Kevin Drum suggests that Rudy Giuliani—who seems to imagine that having watched things blow up makes him a terrorism expert—is a prime example of the Dunning-Kruger Effect:
Dunning and Kruger, in a famous series of tests, found that “Incompetent individuals, compared with their more competent peers, will dramatically overestimate their ability and performance relative to objective criteria.” Also: “They will be less able than their more competent peers to recognize competence when they see it — be it their own or anyone else’s.”
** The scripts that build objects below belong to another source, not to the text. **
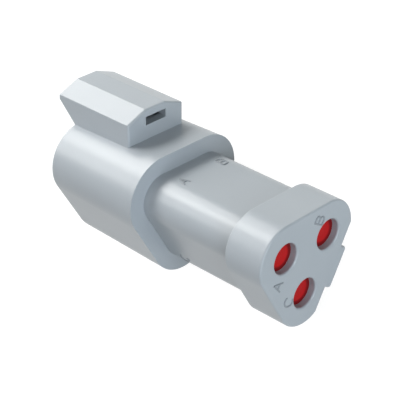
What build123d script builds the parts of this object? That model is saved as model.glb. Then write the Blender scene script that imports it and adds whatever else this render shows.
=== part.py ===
from build123d import *
import os
from math import atan, degrees, sqrt

# Sealed three-way in-line receptacle for vehicle wiring, with solid size 16 pin contacts.
# Millimetres. X is the mating axis, with the mouth of the shroud at X = 0 facing +X.
# The receptacle is modelled latch hood up, then laid on the flat B-C side that it rests on.
# A depth is measured from the mouth towards the wires. A section is drawn as seen from the wires:
# u to the right, v up through the latch hood, with the mating axis at u = v = 0.

# Contact axes, on an equilateral triangle with its point down, named anticlockwise from the right
CONTACT_PITCH = 9.28
CONTACT_NAMES = ("b", "a", "c")
FIRST_CONTACT_ANGLE = 30

# Contact: solid pin, collar, neck and crimp barrel
PIN_RADIUS = 0.79
PIN_LENGTH = 11.45
PIN_POINT = 0.8
PIN_POINT_RADIUS = 0.35
COLLAR_RADIUS = 1.27
COLLAR_LENGTH = 1.3
NECK_RADIUS = 0.95
NECK_LENGTH = 1.9
BARREL_RADIUS = 1.27
BARREL_LENGTH = 7.6
CONTACT_CHAMFER = 0.15
CRIMP_BORE_RADIUS = 0.85
CRIMP_BORE_DEPTH = 6.2
SIGHT_HOLE_RADIUS = 0.4
SIGHT_HOLE_FROM_BORE_END = 0.9

# Shroud round the mating cavity. A section's radius is measured from the contact axes at its corners.
MOUTH_RADIUS = 6.27
SHOULDER_RADIUS = 6.70
SHOULDER_RISE = 0.12
SHROUD_WALL = 1.3
CAVITY_DEPTH = 15.6
CAVITY_DRAFT = 0.15
SHOULDER_WALL = 2.7
MOUTH_CHAMFER = 0.3
MOUTH_ROUND = 0.25

# Latch hood on top of the shroud, with the catch for the mating half's latch
HOOD_OVERHANG = 3.3
HOOD_REAR = 12.25
HOOD_HALF_WIDTH = 5.81
HOOD_CREST_HALF_WIDTH = 2.03
HOOD_SIDE_HEIGHT = 4.0
HOOD_ROOF_RISE = 1.42
HOOD_WALL = 1.2
HOOD_REAR_WALL = 1.4
HOOD_BROW = 0.8
HOOD_REAR_ROUND = 0.35
HOOD_RIDGE_ROUND = 0.15
CATCH_WIDTH = 4.2
CATCH_DROP = 1.42
CATCH_DEPTH = 2.2
CATCH_RAMP = 2.2
CATCH_LAND = 1.2

# Cavities for the contacts
STOP_WALL = 1.85
STOP_CLEARANCE = 0.16
BORE_CLEARANCE = 0.13
BORE_PAST_CONTACT = 1.2
FUNNEL_LENGTH = 1.5
WIRE_PASSAGE_RADIUS = 1.9
WIRE_PASSAGE_LENGTH = 2.55

# Locking fingers, moulded between the contacts and the middle recess
FINGER_WIDTH = 2.2
FINGER_THICKNESS = 0.9
FINGER_SLOT = 0.4
FINGER_LENGTH = 7.15
HOOK_CLEARANCE = 0.1
HOOK_RAMP = 0.6

# Wedge lock, which holds the fingers shut
WEDGE_RADIUS = 2.9
WEDGE_THICKNESS = 4.0
WEDGE_ROUND = 0.4
WEDGE_PIN_CLEARANCE = 0.3
WEDGE_PAST_HOOKS = 1.35
WEDGE_LEG_CORNER = 3.6
WEDGE_LEG_CHAMFER = 0.5
WEDGE_CLEARANCE = 0.1
PULL_SLOT_LENGTH = 3.4
PULL_SLOT_WIDTH = 1.3
PULL_SLOT_DEPTH = 1.2
PULL_UNDERCUT_WIDTH = 2.4
PULL_UNDERCUT_DEPTH = 1.4

# Pocket for the wire seal, and the body's wall round it
POCKET_RADIUS = 2.95
POCKET_DEPTH = 8.35
BODY_WALL = 1.03

# Wire seal
SEAL_CLEARANCE = 0.05
SEAL_GROOVE = 0.45
SEAL_RIBS = 4
SEAL_RIB_SHARE = 0.55
SEAL_RIB_CHAMFER = 0.25
SEAL_SKIN = 0.4
SEAL_LIPS = 3
SEAL_LIP_RADIUS = 0.9
SEAL_LIP_LENGTH = 0.7
SEAL_CHAMBER_RADIUS = 1.5

# Rear cap, which snaps over the body and holds the wire seal in
CAP_LENGTH = 6.8
CAP_WALL = 1.42
CAP_FLAT_WALL = 0.74
CAP_END_WALL = 1.25
CAP_CLEARANCE = 0.05
CAP_REAR_ROUND = 0.35
CAP_FRONT_ROUND = 0.2
WIRE_HOLE_RADIUS = 2.4
WIRE_HOLE_ROUND = 0.35
KEY_WIDTH = 6.7
KEY_STANDS_OUT = 1.35
KEY_ROUND = 0.5
KEY_ANGLE = -30
BEAD_HEIGHT = 0.2
BEAD_WIDTH = 0.9
BEAD_FROM_BODY_END = 2.8
BEAD_SLACK = 0.1

# Turn about the mating axis that brings the B-C side to the bottom
LAY_ANGLE = 60

# Places worked out from the sizes, from the mouth to the rear face
CONTACT_CIRCLE = CONTACT_PITCH / sqrt(3)
CONTACT_ANGLES = [FIRST_CONTACT_ANGLE + 360 * turn / 3 for turn in range(3)]
SHROUD_LENGTH = CAVITY_DEPTH + SHOULDER_WALL
WEDGE_FACE = CAVITY_DEPTH - WEDGE_THICKNESS
CONTACT_SEAT = CAVITY_DEPTH + STOP_WALL
NECK_START = CONTACT_SEAT + COLLAR_LENGTH
BARREL_START = NECK_START + NECK_LENGTH
CONTACT_END = BARREL_START + BARREL_LENGTH
FINGER_TIP = NECK_START + HOOK_CLEARANCE
FINGER_ROOT = FINGER_TIP + FINGER_LENGTH
BORE_END = CONTACT_END + BORE_PAST_CONTACT
FUNNEL_END = BORE_END + FUNNEL_LENGTH
POCKET_FLOOR = FUNNEL_END + WIRE_PASSAGE_LENGTH
BODY_END = POCKET_FLOOR + POCKET_DEPTH
REAR_FACE = BODY_END + CAP_END_WALL

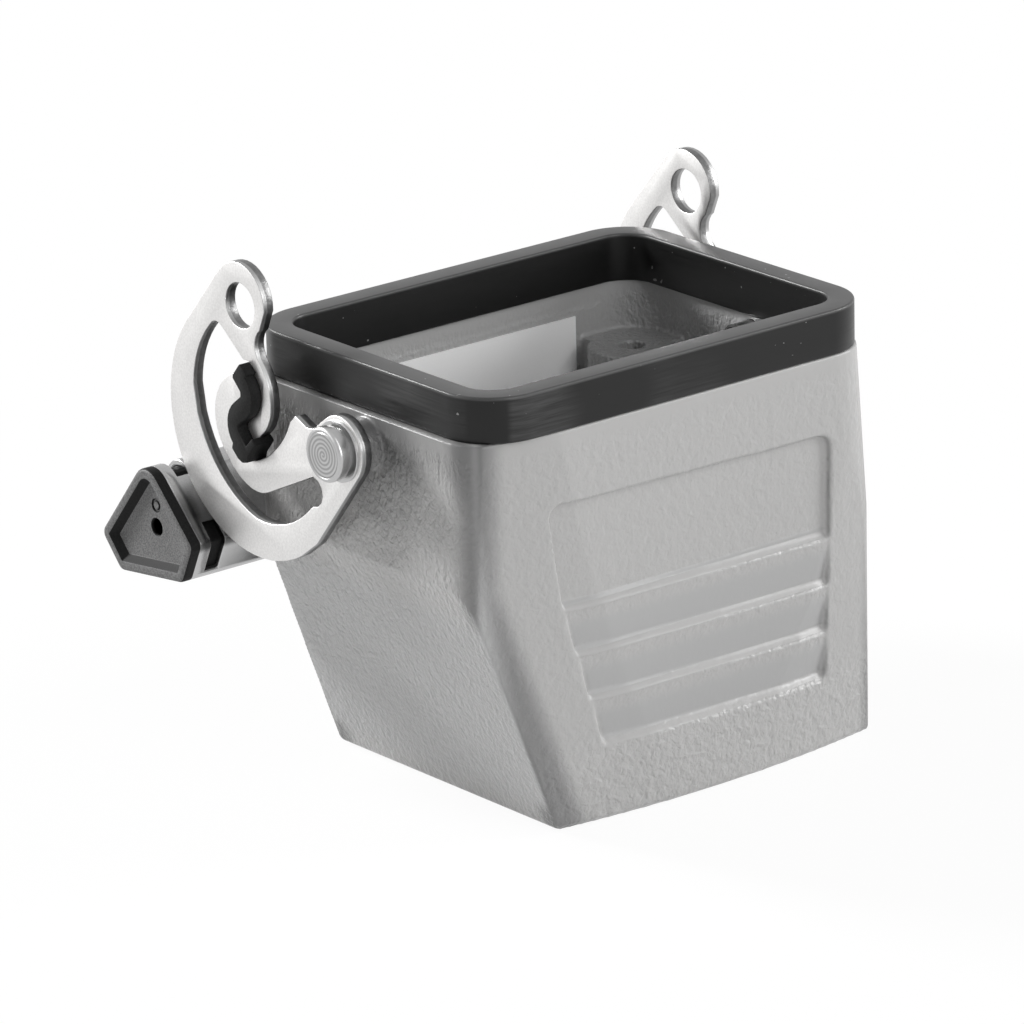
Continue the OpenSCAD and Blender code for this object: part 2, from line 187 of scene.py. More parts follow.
class Finish(Nodes):
    """One material: a Principled shader and the nodes that feed it."""

    def __init__(self, name, **constants):
        self.material = bpy.data.materials.new(name)
        self.material.use_nodes = True
        super().__init__(self.material.node_tree)
        self.shader = self.tree.nodes["Principled BSDF"]
        for socket, value in constants.items():
            self.shader.inputs[socket.replace("_", " ")].default_value = value
        self.place = self.node("ShaderNodeTexCoord").outputs["Object"]

    def noise(self, per_mm, detail=2.0, roughness=0.5, stretch=(1, 1, 1), distortion=0.0):
        """Noise with about per_mm bumps to the millimetre, from 0 to 1."""
        moved = self.node("ShaderNodeMapping", None, {"Vector": self.place, "Scale": stretch})
        made = self.node("ShaderNodeTexNoise", None,
                         {"Vector": moved.outputs[0], "Scale": per_mm / MM, "Detail": detail,
                          "Roughness": roughness, "Distortion": distortion})
        return Wire(self, made.outputs["Fac"])

    def parts(self):
        """The point's x, y and z, in metres."""
        made = self.node("ShaderNodeSeparateXYZ", None, {0: self.place})
        return [Wire(self, made.outputs[i]) for i in range(3)]

    def blend(self, factor, first, second):
        """A colour between first and second."""
        made = self.node("ShaderNodeMix", {"data_type": "RGBA"},
                         {"Factor": factor, 6: first, 7: second})
        return made.outputs[2]

    def bump(self, height, depth_mm, strength=1.0):
        """A surface raised by height times depth_mm."""
        made = self.node("ShaderNodeBump", None,
                         {"Height": height, "Distance": depth_mm * MM, "Strength": strength})
        return made.outputs["Normal"]

    def drive(self, **links):
        """Feeds the shader's sockets with what changes over the surface."""
        for socket, value in links.items():
            self.feed(self.shader.inputs[socket.replace("_", " ")], value)
        print("finish", self.material.name, "nodes:", len(self.tree.nodes))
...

While the finding is based on recent work in experimental psychology, it strikes me that Bertrand Russell understood this and expressed it pithily long ago:
The fundamental cause of trouble in the world today is that the stupid are cocksure while the intelligent are full of doubt.
The trouble, of course, is that we (which is to say, voters) take unswerving confidence as a sign that someone is likely to be competent and well-informed, when it’s as apt to signal just the opposite. I suspect this is a big part of the reason we have specialized public policy columnists and pundits, rather than just paying attention to the people with the deepest knowledge of each issue. In part, certainly, it’s that expressing yourself concisely and well to a popular audience is a specialized skill—though perhaps not as difficult as it would flatter us to believe. Rather, it’s that when you call the truly expert folks up for their take, they invariably begin with “It’s complicated,” and then say a lot of things that are hard to squeeze into an 800-word op-ed, let alone a ten second talking point.
4 responses so far ↓
1 Other Ezra // Jun 22, 2007 at 1:09 pm
Or maybe voters are just following Dunning and Kruger’s rule #2.
2 Grant Gould // Jun 22, 2007 at 2:34 pm
“…nor bread to the wise, nor riches to the learned, nor favour to the skillful…”
It’s rather an old story, I’m afraid.
3 Jacob T. Levy // Jun 24, 2007 at 9:05 am
‘The best lack all conviction, the worst are filled with passionate intensity.’ I think that’s meant to be morally best/worst, not intellectually or in terms of competence, but there’s a relationship between the thoughts.